Explaining the Fascinating Photographic Trick that Lets You See Sound Waves

NPR just released a fascinating video that does a fantastic job of explaining something called Schlieren Flow Visualization or Schlieren Photography: a photographic trick that allows you to see density changes in air and, therefore, actually capture sound waves on camera.

Starting off with a simple diagram and heat as an example, producer Adam Cole breaks down how this type of photography works, after which he shows you several examples of actual sound waves captured using a high-speed camera and Schlieren Flow Visualization.

  • superduckz

    The question MUST be asked…. what is the “visualization” of one hand clapping?
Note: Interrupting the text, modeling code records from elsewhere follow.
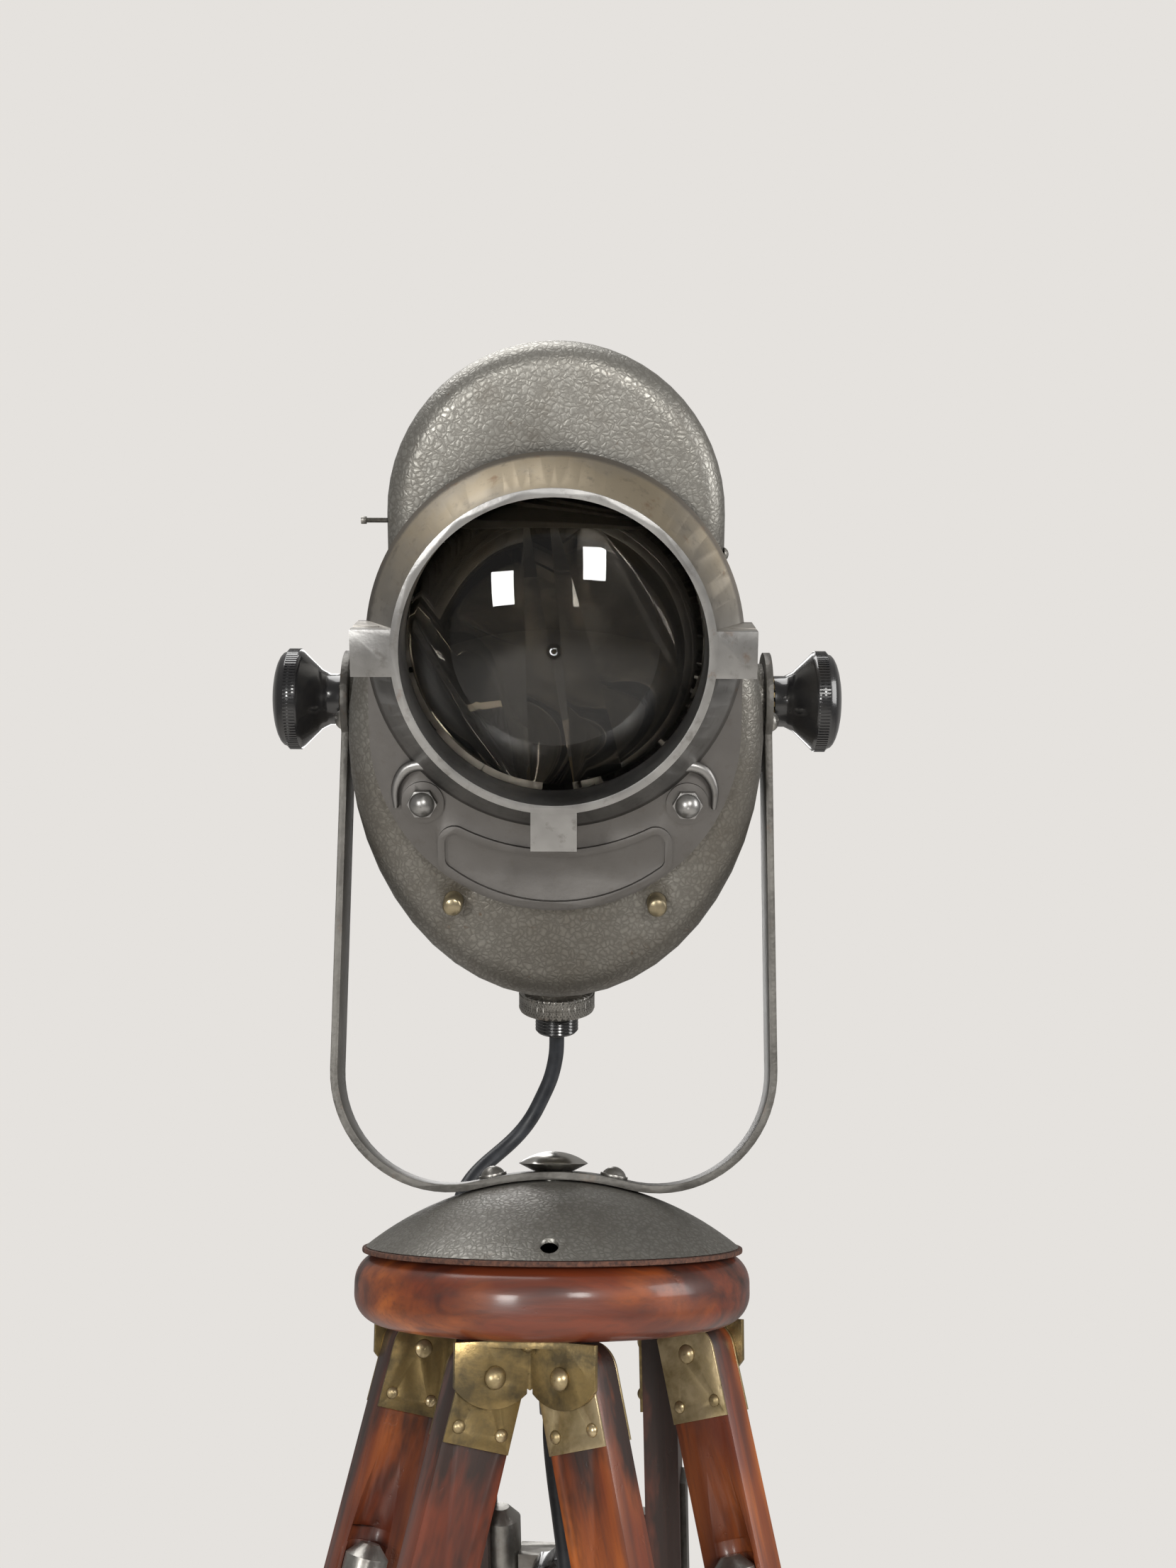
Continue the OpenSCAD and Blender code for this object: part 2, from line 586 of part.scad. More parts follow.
module head_disc() color("#7a3a1c") stand() translate([0, 0, disc_z]) difference() {
    round = disc_t * 0.42;
    rotate_extrude($fn = 180) {
        square([disc_r - round, disc_t]);
        translate([0, round]) square([disc_r, disc_t - 2 * round]);
        translate([disc_r - round, round]) circle(r = round);
        translate([disc_r - round, disc_t - round]) circle(r = round);
    }
    translate([0, 0, -1]) cylinder(r = bolt_d / 2 + fit, h = disc_t + 2);
}

// What is cut from one ear, in its leg's frame: the corners below its round end, and the pivot's bore
module ear_cut(side) {
    slab(side > 0 ? ear_in - 1 : -ear_out - 1, side > 0 ? ear_out + 1 : 1 - ear_in)
        polygon(concat([[-25, -25], [35, -25], [35, 0]], arc(0, 8.5, 20, -25, -155, 20), [[-25, 0]]));
    along_y(side > 0 ? ear_in - 1 : -ear_out - 1, side > 0 ? ear_out + 1 : 1 - ear_in, pin_r + fit);
}

module bracket_spot(k) rotate([0, 0, leg_turn + 60 + 120 * k]) children();

// Point of a bracket's plan, at a distance along one of its legs and across from it
function bracket_point(along, across, side) = [along * cos(60) + across * sin(60),
    side * (along * sin(60) - across * cos(60))];

module hinge_brackets() color("#9b8747") stand() for (k = [0 : 2]) difference() {
    end = pivot_r + 16.5;
    translate([0, 0, pivot_z - 14]) bracket_spot(k) union() {
        linear_extrude(stile_top + head_gap + 14) polygon([[ear_out / sin(60), 0], bracket_point(end, ear_out, 1),
            bracket_point(end, ear_in, 1), [ear_in / sin(60), 0], bracket_point(end, ear_in, -1),
            bracket_point(end, ear_out, -1)]);
        translate([0, 0, stile_top + head_gap + 11.5]) linear_extrude(2.5) polygon([[ear_in / sin(60) + 1, 0],
            bracket_point(ear_flange, ear_in + 1, -1), bracket_point(ear_flange, ear_in + 1, 1)]);
    }
    for (side = [-1, 1]) translate([0, 0, pivot_z]) rotate([0, 0, leg_turn + 60 + 120 * k - 60 * side])
        translate([pivot_r, 0, 0]) ear_cut(side);
    bracket_spot(k) translate([bracket_screw_r, 0, disc_z - 5]) cylinder(r = 1.7, h = 10);
}

module bracket_screws() color("#8f7d45") stand() for (k = [0 : 2]) bracket_spot(k)
    translate([bracket_screw_r, 0, disc_z - 2.5]) {
        rotate([180, 0, 0]) dome_head(3.2, 1.8);
        cylinder(r = 1.6, h = 2.5);
    }

// ---------- legs ----------

// Outline of a stile in X and Z: full width at the top, narrower below, outer top corner round
module stile_outline() {
    half = stile_w / 2;
    translate([half - stile_top, 0]) circle(r = stile_top);
    polygon(concat([[-half, stile_top - 4], [4 - half, stile_top], [half - stile_top, stile_top], [half - stile_top, 0], [half, 0],
        [half, -stile_len], [-half + narrow, -stile_len]],
        [for (i = [8 : -1 : 0]) [-half + narrow * (1 - cos(i * 22.5)) / 2, -95 - 5 * i]]));
}

module groove(side) translate([rail_x, side * rail_y, 0]) {
    translate([0, 0, -stile_len - 1]) cylinder(r = groove_r, h = stile_len - cap_top + 6);
    translate([0, 0, -cap_top + 4]) rotate([side * 9, 0, 0]) translate([0, 0, -6]) cylinder(r = groove_r, h = 46);
}

module stiles() difference() {
    both_y() slab(wood_in, wood_out) stile_outline();
    groove(1);
    groove(-1);
    along_y(-leg_w, leg_w, pin_r + 0.05);
    for (x = [-rivet_x, rivet_x]) translate([x, 0, rivet_z]) along_y(-leg_w, leg_w, rivet_r + 0.05);
    both_y() for (x = [-stile_w / 2 + narrow, stile_w / 2]) translate([x, wood_out, -stile_len - 1])
        rotate([0, 0, 45]) translate([-2, -2, 0]) cube([4, 4, stile_len - 104]);
}

module both_y() { children(); mirror([0, 1, 0]) children(); }

module plates() difference() {
    both_y() for (y = [wood_in - plate_t, wood_out]) slab(y, y + plate_t) intersection() {
        stile_outline();
        translate([-stile_w, -plate_low]) square([2 * stile_w, plate_low + 20]);
    }
    along_y(-leg_w, leg_w, pin_r + 0.05);
    for (x = [-rivet_x, rivet_x]) translate([x, 0, rivet_z]) along_y(-leg_w, leg_w, rivet_r + 0.05);
}

module rivets() both_y() {
    along_y(wood_in - plate_t - 0.5, ear_out + 0.8, pin_r);
    translate([0, ear_out + 0.2, 0]) rotate([-90, 0, 0]) dome_head(4.4, 3);
    translate([0, wood_in - plate_t, 0]) rotate([90, 0, 0]) dome_head(4, 1.8);
    for (x = [-rivet_x, rivet_x]) translate([x, 0, rivet_z]) {
        along_y(wood_in - plate_t - 0.3, leg_w / 2 + 0.3, rivet_r);
        translate([0, leg_w / 2, 0]) rotate([-90, 0, 0]) dome_head(2.6, 1.5);
        translate([0, wood_in - plate_t, 0]) rotate([90, 0, 0]) dome_head(2.6, 1.5);
    }
}

// Steel strip on one stile, and the band across the lower ends that guides the rails
module ironwork(side) {
    y0 = side > 0 ? wood_out : -wood_out - 2.5;
    slab(y0, y0 + 2.5) translate([-stile_w / 2 + narrow + 3, -stile_len + 40]) square([stile_w - narrow - 6,
        stile_len - 40 - 62]);
    difference() {
        translate([-stile_w / 2 + narrow, -wood_out - band_t, -stile_len - band_t])
            cube([stile_w - narrow, 2 * (wood_out + band_t), band_t]);
        both_y() translate([rail_x, rail_y, -stile_len - band_t - 1]) cylinder(r = rail_d / 2 + fit, h = band_t + 2);
    }
    both_y() slab(wood_out, wood_out + band_t) translate([-stile_w / 2 + narrow + 2, -stile_len - eps])
        square([stile_w - narrow - 4, 34]);
}

module rails() both_y() translate([rail_x, rail_y, 0]) {
    translate([0, 0, shoe_z]) cylinder(r = rail_d / 2, h = -shoe_z - cap_low);
    translate([0, 0, -cap_low - eps]) cylinder(r = rail_d / 2 - cap_t - fit, h = cap_low - cap_top - 6);
}

module crosshead() difference() {
    union() {
        both_y() translate([rail_x, rail_y, 0]) difference() {
            union() {
                translate([0, 0, -cap_low]) cylinder(r = rail_d / 2, h = cap_low - cap_top - 5);
                translate([0, 0, -cap_top - 5]) cylinder(r1 = rail_d / 2, r2 = rail_d / 2 - 5, h = 5);
            }
            translate([0, 0, -cap_low - 1]) cylinder(r = rail_d / 2 - cap_t, h = cap_low - cap_top - 4);
        }
        translate([rail_x - 6, -rail_y + rail_d / 2 - cap_t / 2, cross_z - 7])
            cube([12, 2 * rail_y - rail_d + cap_t, 14]);
        translate([rail_x - 12, 0, cross_z]) along_x(0, 8, 7);
    }
    translate([rail_x - 20, 0, cross_z]) along_x(0, 30, pin_r + fit);
}

module clamp_knob() translate([rail_x, 0, cross_z]) {
    along_x(-20, 6, pin_r);
    difference() {
        along_x(-27.5, -12 - gap, 17);
        for (i = [0 : 5]) rotate([60 * i, 0, 0]) translate([0, 21, 0]) along_x(-40, 0, 6);
    }
    translate([-27.5, 0, 0]) rotate([0, -90, 0]) dome_head(13, 3);
}

module foot(k) {
    at_leg(k) difference() {
        hull() {
            both_y() translate([rail_x, rail_y, shoe_z - 8]) cylinder(r = rail_d / 2 + 1, h = 8, $fn = 32);
            translate([rail_x, 0, -leg_len + 8]) cylinder(r = 9, h = 8, $fn = 32);
        }
        translate([rail_x, 0, -leg_len]) sphere(foot_r - 2);
    }
    difference() {
        at_leg(k) translate([rail_x, 0, -leg_len]) sphere(foot_r);
        translate([-1000, -1000, -100]) cube([2000, 2000, 100]);
    }
}

// Nodes of leg number k; the steel strip sits on the side that faces the back of the stand
module leg_part(k, part) {
    if (part == "stiles") color("#6b3218") at_leg(k) stiles();
    if (part == "plates") color("#85733b") at_leg(k) plates();
    if (part == "rivets") color("#a89a78") at_leg(k) rivets();
    if (part == "ironwork") color("#8d8f90") at_leg(k) ironwork(k == 1 ? 1 : -1);
    if (part == "rails") color("#7d4020") at_leg(k) rails();
    if (part == "crosshead") color("#8b8a80") at_leg(k) crosshead();
    if (part == "clamp_knob") color("#1c1b1b") at_leg(k) clamp_knob();
    if (part == "foot") color("#232222") foot(k);
}

// ---------- cords ----------

function unit(v) = v / norm(v);
function spline(p, a, b, c, d, t) = 0.5 * (2 * b + (c - a) * t + (2 * a - 5 * b + 4 * c - d) * t * t
    + (3 * b - a - 3 * c + d) * t * t * t);
function smooth(p, n) = concat([for (i = [0 : len(p) - 2], j = [0 : n - 1])
    spline(p, p[max(i - 1, 0)], p[i], p[i + 1], p[min(i + 2, len(p) - 1)], j / n)], [p[len(p) - 1]]);
function heading(p, i) = unit(p[min(i + 1, len(p) - 1)] - p[max(i - 1, 0)]);

// Tube of radius r along the points p, with n sides
module sweep(p, r, n) {
    last = len(p) - 1;
    rings = [for (i = [0 : last]) let (t = heading(p, i), a = unit(cross(t, [0.31, 0.94, 0.1])), b = cross(t, a))
        for (j = [0 : n - 1]) p[i] + r * (cos(360 * j / n) * a + sin(360 * j / n) * b)];
    polyhedron(rings, concat(
        [[for (j = [0 : n - 1]) j]],
        [for (i = [0 : last - 1], j = [0 : n - 1]) let (k = (j + 1) % n)
            [i * n + j, (i + 1) * n + j, (i + 1) * n + k, i * n + k]],
        [[for (j = [n - 1 : -1 : 0]) last * n + j]]));
}

module lamp_lead() color("#2b2b2d") in_yoke() sweep(smooth(LEAD, 2), cord_r, 10);
module at_coil() stand() rotate([0, 0, floor_turn]) translate([coil_x, coil_y, 0]) children();
module mains_cord() color("#2b2b2d") {
    stand() rotate([0, 0, floor_turn]) sweep(smooth(MAINS, 3), cord_r, 8);
    at_coil() rotate([0, 0, tail_turn]) sweep(smooth(TAIL, 2), cord_r, 8);
}
module cord_coil() color("#2b2b2d") at_coil() difference() {
    cylinder(r = coil_out, h = coil_h);
    translate([0, 0, -1]) cylinder(r = coil_in, h = coil_h + 2);
}
module plug() color("#2a2a2a") at_coil() rotate([0, 0, tail_turn]) translate([0, plug_y, coil_h + plug_r]) {
    translate([-6, 0, 0]) rotate([0, 90, 0]) cylinder(r1 = 4.6, r2 = 6.5, h = 14);
    along_x(8, 42, plug_r);
    for (y = [-4.5, 4.5]) translate([0, y, 0]) along_x(41, 60, 2);
}

// ---------- assembly ----------

front_casting();
front_shell();
rear_shell();
hood();
hood_hinge_pin();
hood_catch_pin();
lens();
lens_ring();
guide_rods();
casting_nuts();
gland_nut();
gland_bush();
trunnion_studs();
lamp_carriage();
reflector();
lamp_holder();
lamp_bulb();
focus_knob();
tilt_knob_left();
tilt_knob_right();
fan_washer();
yoke_strap();
yoke_screws();
dome_cover();
cord_grommet();
pivot_bolt();
pivot_nut();
leather_ring();
head_disc();
hinge_brackets();
bracket_screws();
lamp_lead();
mains_cord();
cord_coil();
plug();
for (k = [0 : 2], part = ["stiles", "plates", "rivets", "ironwork", "rails", "crosshead", "clamp_knob", "foot"])
    leg_part(k, part);
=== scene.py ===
import json
import math

import bmesh
import bpy
from mathutils import Matrix, Vector


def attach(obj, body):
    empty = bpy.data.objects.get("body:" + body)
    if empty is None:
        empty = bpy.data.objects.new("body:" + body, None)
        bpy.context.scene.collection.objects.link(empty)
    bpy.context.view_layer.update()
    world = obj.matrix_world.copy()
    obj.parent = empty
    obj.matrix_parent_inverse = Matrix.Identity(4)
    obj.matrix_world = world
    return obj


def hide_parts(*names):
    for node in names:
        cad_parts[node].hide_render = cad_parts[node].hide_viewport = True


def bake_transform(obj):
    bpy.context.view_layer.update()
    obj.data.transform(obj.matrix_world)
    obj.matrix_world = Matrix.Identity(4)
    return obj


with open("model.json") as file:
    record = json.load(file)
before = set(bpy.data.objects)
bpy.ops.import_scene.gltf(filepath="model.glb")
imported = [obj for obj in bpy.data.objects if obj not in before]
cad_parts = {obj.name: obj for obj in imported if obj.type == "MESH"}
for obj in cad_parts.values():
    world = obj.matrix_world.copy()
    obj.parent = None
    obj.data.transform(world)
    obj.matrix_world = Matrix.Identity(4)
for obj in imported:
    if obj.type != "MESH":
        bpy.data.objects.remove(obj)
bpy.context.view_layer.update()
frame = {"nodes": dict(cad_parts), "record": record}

MM = 0.001

# ---- places taken from the part's own sizes, in millimetres ----
BASE = Vector((14.127, -49.111, 0))
PIVOT_Z, TILT_Z = 985.248, 1268.548
REST_TILT, SPLAY, PIVOT_R, LEG_TURN = 24, 14.4, 45.4, 203.4
LEGS = ("left", "right", "rear")
COIL = Vector((-78, 103, 0))
KNOB_X = 97.5        # from the housing's middle to the inner face of a tilt knob
KNOB_RIM_X = 20.8    # from that face to the middle of the knob's knurled rim
GLAND_NUT = (0, -10, -139.5)

# ---- the camera's own numbers ----
FOCAL, PITCH, ROLL = 39.06, 10.9, 0.3
CAMERA_FROM_STAND = (14, -750, PIVOT_Z + 100.3)


def head_matrix():
    tilt = Matrix.Rotation(math.radians(REST_TILT), 4, "X")
    return Matrix.Translation(BASE + Vector((0, 0, TILT_Z))) @ tilt


def leg_matrix(number):
    turn = Matrix.Rotation(math.radians(LEG_TURN + 120 * number), 4, "Z")
    lean = Matrix.Rotation(math.radians(-SPLAY), 4, "Y")
    out = Matrix.Translation((PIVOT_R, 0, 0))
    return Matrix.Translation(BASE + Vector((0, 0, PIVOT_Z))) @ turn @ out @ lean


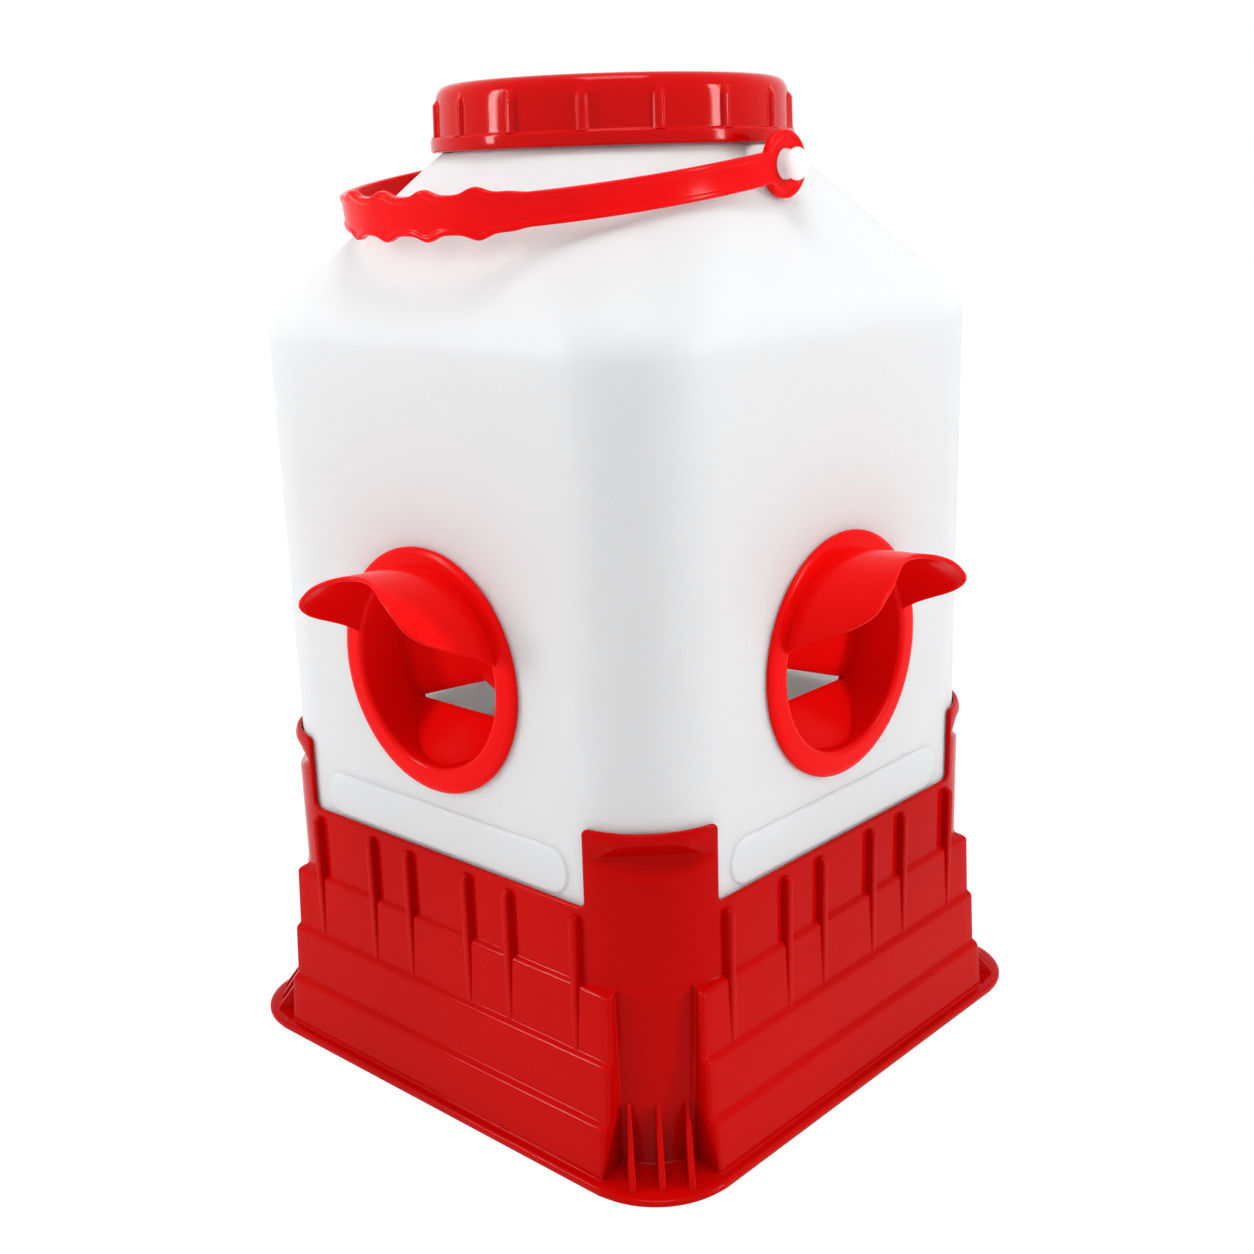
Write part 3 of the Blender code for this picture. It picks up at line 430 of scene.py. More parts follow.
def square_ring(z, half, corner, like):
    """A rounded square whose columns lie outwards of another ring's columns."""
    angles = directions(like)
    centre = half - corner
    shift = ARC_START - centre
    pts = []
    for i, a in enumerate(angles):
        if i < EDGE_COLUMN and like[i, 0] <= max(ARC_START, centre):
            pts.append((like[i, 0], -half, z))
            continue
        s, c = math.sin(a), math.cos(a)
        reach = (half - ARC_START) / c
        if ARC_START + reach * s > centre:
            reach = -shift * (s + c) + math.sqrt(shift ** 2 * (s + c) ** 2 - 2 * shift ** 2 + corner ** 2)
        pts.append((ARC_START + reach * s, -ARC_START - reach * c, z))
    return np.array(pts)


def groove_depth(points, z, inset):
    """Push points of the post inwards where the snap groove crosses the corner, and flare its lip."""
    ahead = (points[..., 0] - points[..., 1]) / math.sqrt(2)
    aside = (points[..., 0] + points[..., 1]) / math.sqrt(2)
    face = ARC_START * math.sqrt(2) + CORE_R
    rise = abs(z - GROOVE_Z) / (GROOVE_UP if z > GROOVE_Z else GROOVE_DOWN)
    rise = math.sqrt(rise ** 2 + GROOVE_FLOOR ** 2) - GROOVE_FLOOR
    limit = face - GROOVE_DEPTH * (1.02 - rise) - inset
    blend = GROOVE_SOFT * np.log1p(np.exp(-np.abs(ahead - limit) / GROOVE_SOFT))
    new = np.minimum(ahead, limit) - blend
    lip = smooth(GROOVE_Z + 0.0045, GROOVE_Z + 0.0082, z) * smooth(POST_TOP_Z, POST_TOP_Z - 0.0030, z)
    new = new + LIP_FLARE * lip * smooth(0.0250, 0.0160, np.abs(aside))
    out = points.copy()
    out[..., 0] = (aside + new) / math.sqrt(2)
    out[..., 1] = (aside - new) / math.sqrt(2)
    return out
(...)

    sorry… I just couldn’t help myself..

  • akaawol

    That was freaking amazing! I almost wanna try it myself… but that looks like a lot of work and gear that I’d have no idea how to find.

  • ImUrAssassin

    Yeah, I don’t even know if a Phantom v1610 could do that. I mean it might. But that’s $100k, who wants to test it?

  • akaawol

    LOL If they gave it to me I’d gladly test it! (hint hint just in case they are looking in here)

  • John

    Very cool. Especially loved how the engineers use the technique to study the aerodynamic flow of Millennium Falcon. :D

  • Gary

    Not a freaking “trick”, its a technique. Stop with all this click bait sheeesh…

  • Christye Sisson

    There are actually two videos featured here that are student work from the Photo Sciences department at Rochester Institute of Technology (the hand and the straightening iron). All of the students learn this technique in a scientific photography class – no trickery :)

  • louisleblanc

    Have a look at shadowgraph techniques. They’re not as widely used as schlieren techniques in technical fields as the later is more insightful. However, you can make a shadowgraph quite easily. You might have seen some happen without realizing. My bbq is next to a white wall. On a sunny day with the light hitting it, it heats up enough to have a draft of air on top of it. When the sun is directly behind it, I can clearly see the plume of air casting a shadow on the wall. You might see it with the hot air on top of hot pavement casting a shadow on something.

    Really, you only need sunlight and a flat wall to give it a go, candles are good test subjects. A speedlight would also work if you want to work indoors. Have a look on the web, there are some fairly simple and setups if you want to go a step further after that.

    You don’t need hundred thousands of dollars to get started. Though, the phantom v1210 is one nice camera to work with ;).

    Google “schlieren photojojo” they seem to have a decent cheap setup you could make. I tried posting this comments a few minutes ago but seems to have been deleted or unproved by petapixel, not too sure what’s up with that (that’s why I didn’t put a link to the article)…

  • Tiktian C

    the wind tunnel lab at the university I’m going to uses a schlieren device for flow visualization around an airfoil.